──────── RECORDED INFORMATION ────────

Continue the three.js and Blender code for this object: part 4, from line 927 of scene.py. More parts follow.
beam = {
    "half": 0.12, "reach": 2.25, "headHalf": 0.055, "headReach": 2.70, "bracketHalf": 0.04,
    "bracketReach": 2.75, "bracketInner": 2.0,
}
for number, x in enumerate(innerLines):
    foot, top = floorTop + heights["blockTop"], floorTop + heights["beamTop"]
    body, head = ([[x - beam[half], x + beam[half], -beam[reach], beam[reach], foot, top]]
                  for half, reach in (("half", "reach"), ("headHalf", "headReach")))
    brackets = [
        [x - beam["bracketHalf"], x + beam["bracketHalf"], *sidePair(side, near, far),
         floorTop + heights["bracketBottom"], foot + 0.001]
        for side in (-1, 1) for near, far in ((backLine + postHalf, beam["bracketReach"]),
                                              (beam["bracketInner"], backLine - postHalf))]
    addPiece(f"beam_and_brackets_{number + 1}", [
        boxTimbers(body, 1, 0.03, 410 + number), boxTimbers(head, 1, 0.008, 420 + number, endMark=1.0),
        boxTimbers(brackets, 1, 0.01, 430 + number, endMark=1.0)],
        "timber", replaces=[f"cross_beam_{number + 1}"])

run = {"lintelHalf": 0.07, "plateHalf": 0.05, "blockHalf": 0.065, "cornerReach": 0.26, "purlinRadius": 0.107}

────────

WHAT YOU ARE ASKED TO DO: All of the data shown above must be copied exactly.

FINISHED TASK:
Continue the three.js and Blender code for this object: part 4, from line 927 of scene.py. More parts follow.
beam = {
    "half": 0.12, "reach": 2.25, "headHalf": 0.055, "headReach": 2.70, "bracketHalf": 0.04,
    "bracketReach": 2.75, "bracketInner": 2.0,
}
for number, x in enumerate(innerLines):
    foot, top = floorTop + heights["blockTop"], floorTop + heights["beamTop"]
    body, head = ([[x - beam[half], x + beam[half], -beam[reach], beam[reach], foot, top]]
                  for half, reach in (("half", "reach"), ("headHalf", "headReach")))
    brackets = [
        [x - beam["bracketHalf"], x + beam["bracketHalf"], *sidePair(side, near, far),
         floorTop + heights["bracketBottom"], foot + 0.001]
        for side in (-1, 1) for near, far in ((backLine + postHalf, beam["bracketReach"]),
                                              (beam["bracketInner"], backLine - postHalf))]
    addPiece(f"beam_and_brackets_{number + 1}", [
        boxTimbers(body, 1, 0.03, 410 + number), boxTimbers(head, 1, 0.008, 420 + number, endMark=1.0),
        boxTimbers(brackets, 1, 0.01, 430 + number, endMark=1.0)],
        "timber", replaces=[f"cross_beam_{number + 1}"])

run = {"lintelHalf": 0.07, "plateHalf": 0.05, "blockHalf": 0.065, "cornerReach": 0.26, "purlinRadius": 0.107}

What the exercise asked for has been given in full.